Don’t misunderstand. If someone close to you has died and you’re suddenly overwhelmed by panic attacks (the two frequently go together), there’s nothing wrong with taking Xanax if a psychiatrist prescribes it. I’ll say it again: a psychiatrist, preferably one with experience in grief counseling. Anxiety/panic disorder is an emotional illness with physical/psychological causes. A family doctor can temporarily treat the physical part by prescribing what amounts to a tranquilizer. But if the psychological causes aren’t also addressed, the source of the problem will never be solved, and the risk of getting hooked on medication is high. Indeed, not everyone who needs counseling requires drug therapy. In that regard, psychotherapists (they’re not physicians) can be as helpful as psychiatrists, and if they conclude that a drug like Xanax would be helpful, they can get a psychiatrist to prescribe it.

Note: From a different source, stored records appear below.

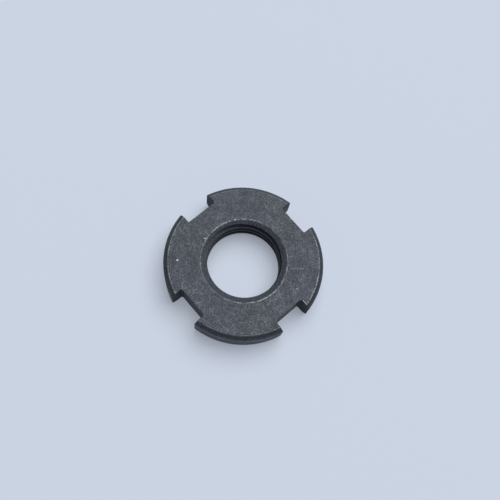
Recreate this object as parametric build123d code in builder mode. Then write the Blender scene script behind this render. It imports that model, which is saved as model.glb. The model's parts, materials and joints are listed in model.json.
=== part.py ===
from build123d import *
import os

# A slotted round nut for a fine M16 x 1.5 thread, turned from bar as one piece
# and blackened.  It is a flat ring: four slots milled across its rim take the
# hooks of a hook spanner, or the outer tabs of a lock washer, and its two faces
# are alike.
#
# Frame: millimetres, +Z along the thread's axis.  The origin is the middle of
# the lower face, and the slots lie on +X, +Y, -X and -Y.

# The ring
outer_diameter = 32.0
thickness = 6.0
rim_chamfer = 0.9           # 45 degrees, between each face and the rim

# The bore, left plain at the crests of the thread
thread_diameter = 16.0      # at the roots of the thread
crest_height = 0.66         # how far the crests stand in from the roots
countersink_margin = 0.7    # how far each countersink opens past the roots
countersink_depth = 1.1

# The spanner slots
slot_count = 4
slot_width = 6.7
slot_depth = 2.8            # from the rim in to the slot's flat floor
slot_corner_radius = 0.3    # left by the cutter along both sides of the floor
slot_edge_break = 0.15      # deburring of the slots' edges on both faces

outer_radius = outer_diameter / 2
face_radius = outer_radius - rim_chamfer
root_radius = thread_diameter / 2
crest_radius = root_radius - crest_height
countersink_radius = root_radius + countersink_margin
slot_floor_radius = outer_radius - slot_depth

with BuildPart() as castle_nut:
    # Half of the ring's section, from the bore outwards, turned round the axis
    with BuildSketch(Plane.XZ):
        with BuildLine():
            Polyline(
                (crest_radius, countersink_depth),
                (countersink_radius, 0),
                (face_radius, 0),
                (outer_radius, rim_chamfer),
                (outer_radius, thickness - rim_chamfer),
                (face_radius, thickness),
                (countersink_radius, thickness),
                (crest_radius, thickness - countersink_depth),
                close=True,
            )
        make_face()
    revolve(axis=Axis.Z)

    # The slots are straight cuts through the rim, one cutter shape repeated
    # round the axis.  It runs out past the rim, so only its inner corners,
    # along the slot's floor, round anything.
    with BuildSketch():
        with PolarLocations(slot_floor_radius, slot_count):
            RectangleRounded(
                2 * slot_depth,
                slot_width,
                slot_corner_radius,
                align=(Align.MIN, Align.CENTER),
            )
    extrude(amount=thickness, mode=Mode.SUBTRACT)

    # The slots' edges on the two faces, which are the faces' only edges that
    # aren't circles round the axis
    faces_flat = castle_nut.faces().filter_by(Plane.XY)
    slot_edges = [
        edge
        for edge in faces_flat.edges()
        if edge.geom_type == GeomType.LINE or edge.radius < slot_depth
    ]
    chamfer(slot_edges, slot_edge_break)

castle_nut.part.label = "castle_nut"

os.makedirs("parts", exist_ok=True)
export_step(castle_nut.part, "parts/castle_nut.step")
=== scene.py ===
import json
import math

import bmesh
import bpy
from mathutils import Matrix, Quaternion, Vector


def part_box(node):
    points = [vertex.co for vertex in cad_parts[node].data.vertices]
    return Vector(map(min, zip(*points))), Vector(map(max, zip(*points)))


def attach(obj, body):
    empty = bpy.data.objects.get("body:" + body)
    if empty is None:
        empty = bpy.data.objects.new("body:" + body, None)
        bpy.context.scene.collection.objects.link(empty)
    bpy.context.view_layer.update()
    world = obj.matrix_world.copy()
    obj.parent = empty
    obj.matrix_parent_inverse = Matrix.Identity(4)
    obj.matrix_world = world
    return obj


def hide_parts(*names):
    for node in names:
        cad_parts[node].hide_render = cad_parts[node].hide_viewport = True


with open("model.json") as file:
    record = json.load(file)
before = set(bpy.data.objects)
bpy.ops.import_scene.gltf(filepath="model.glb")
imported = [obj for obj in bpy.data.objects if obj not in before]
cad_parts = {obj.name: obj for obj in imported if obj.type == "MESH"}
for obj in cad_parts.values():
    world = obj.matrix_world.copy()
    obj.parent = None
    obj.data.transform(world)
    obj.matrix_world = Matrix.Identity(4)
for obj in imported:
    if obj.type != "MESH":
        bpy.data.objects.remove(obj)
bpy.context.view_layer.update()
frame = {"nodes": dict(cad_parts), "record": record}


# The nut: a flat ring turned from free-cutting steel bar, with a chamfer round
# each face and a countersink at each end of the bore.  Four slots for a hook
# spanner are milled through the rim, and the bore is tapped M16 x 1.5.
MM = 0.001
nut_node = frame["nodes"]["castle_nut"]
thread_mount = next(m for m in frame["record"]["mounts"] if m["name"] == "thread")
nut_low, nut_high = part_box("castle_nut")
thickness = nut_high.z - nut_low.z
outer_radius = max(v.co.xy.length for v in nut_node.data.vertices)
crest_radius = thread_mount["dims"]["r_mm"] * MM
countersink_depth = (thickness - thread_mount["dims"]["length_mm"] * MM) / 2

rim_chamfer = 0.9 * MM
face_radius = outer_radius - rim_chamfer
countersink_radius = 8.7 * MM
turned_edge_radius = 0.1 * MM
turning_steps = 160
merge_distance = 0.0001 * MM

slot_depth = 2.8 * MM
slot_sizes = {
    "Slot Count": 4,
    "Slot Width": 6.7 * MM,
    "Floor Radius": outer_radius - slot_depth,
    "Corner Radius": 0.3 * MM,
    "Cutter Reach": 6 * MM,
    "Thickness": thickness,
}
slot_edge_radius = 0.15 * MM
slot_edge_angle = math.radians(50)

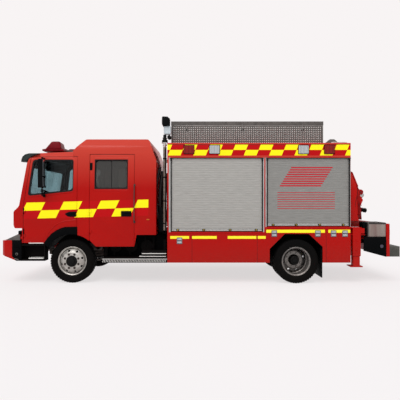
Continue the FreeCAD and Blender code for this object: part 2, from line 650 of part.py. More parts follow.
def cab_shell(hull):
    inner = cab_hull("cab_inner", "cab_wall", cab_inner_outline())
    under = block("under_floor", at("-nose-10"), at("raised_front+20"), "-(cab_half-cab_wall)",
                  "cab_half-cab_wall", "sill_z-80", "nose_bottom_z")
    under_rear = block("under_floor_rear", at("raised_front+10"), at("cab_rear+10"),
                       "-(cab_half-cab_wall)", "cab_half-cab_wall", "sill_z-80", "cab_rear_z")
    tunnel_hole = block("tunnel_hole", at("-tunnel_front+tunnel_wall"), at("tunnel_rear-tunnel_wall"),
                        "-tunnel_half+tunnel_wall", "tunnel_half-tunnel_wall", "sill_z",
                        "tunnel_top-tunnel_wall")
    tunnel = prism("tunnel", "XZ", [
        (at("-tunnel_front"), "nose_bottom_z"), (at("-tunnel_front"), "tunnel_top"),
        (at("tunnel_rear"), "tunnel_top"), (at("tunnel_rear"), "cab_rear_z"),
        (at("raised_front+10"), "cab_rear_z"), (at("raised_front+10"), "nose_bottom_z"),
    ], "-tunnel_half", "tunnel_half")
    screen = block("screen_hole", at("-nose"), at("-roof_front+10"), "-screen_half", "screen_half",
                   "screen_low_z", "screen_high_z")
    doors = both("door_holes", side_prism("door_hole", door_outline("clearance")))
    crew = both("crew_holes", side_prism("crew_hole", crew_outline("clearance")))
    lug = block("lug_block", at("-pivot_x-pivot_radius+2"), at("-pivot_x+pivot_radius-2"),
                "-rail_outer+rail_flange+2", "-rail_outer+rail_flange+pivot_lug-2", "pivot_z",
                "nose_bottom_z+20")
    eye = rod("lug_eye", "y", "pivot_radius-2", "pivot_lug-4", at("-pivot_x"),
              "-rail_outer+rail_flange+2", "pivot_z")
    bore = rod("lug_bore", "y", "pivot_pin+fit", "2*rail_outer", at("-pivot_x"), "-rail_outer",
               "pivot_z")
    body = cut("cab_hollow", hull, fuse("cab_air", [inner, under, under_rear]))
    hinges = [hinge_half(f"cab_hinge_{i}", back, z, -1) for i, (back, z) in enumerate(HINGES)]
    body = fuse("cab_solid", [body, tunnel, both("lugs", fuse("lug", [lug, eye])),
                              both("cab_hinges", fuse("cab_hinge_set", hinges))])
    return cut("cab_open", body, fuse("cab_cutters", [tunnel_hole, screen, doors, crew, bore]))


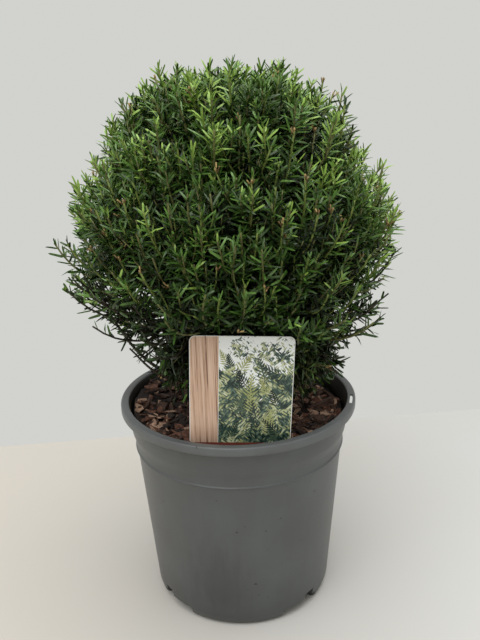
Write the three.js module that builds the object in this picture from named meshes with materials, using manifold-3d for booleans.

I’ve met many people so impaired by panic attacks that they need counseling, but for various reasons they refuse to use that resource. Their motive is often fear of what people will think if word gets out that they’ve been to a psychiatrist or a psychotherapist. This attitude goes back to an intolerant time when various emotional and physical diseases (depression and cancer among them) had a social stigma. My response is this: Anybody who thinks less of someone for getting psychiatric help isn’t anybody whose opinion has any value in the first place. A further excuse for not getting help is the notion “What do shrinks know? It’s all fake. I’m as smart as they are.” There’s an old joke that an attorney who tries to represent him- or herself in a court of law has a fool for a client. The same applies to anyone with an emotional disorder who thinks that he or she can handle it without the help of an expert. I’m proud to say I spent three years going to a psychiatrist (once a week to start, then once a month). My panic attacks had so aggravated my despair that I contemplated suicide several times, and I credit the psychiatrist for saving my life. After a four-year respite, the panic attacks returned, and without a second thought I immediately sought more help. What does a good psychiatrist or psychotherapist know that the patient doesn’t? Plenty.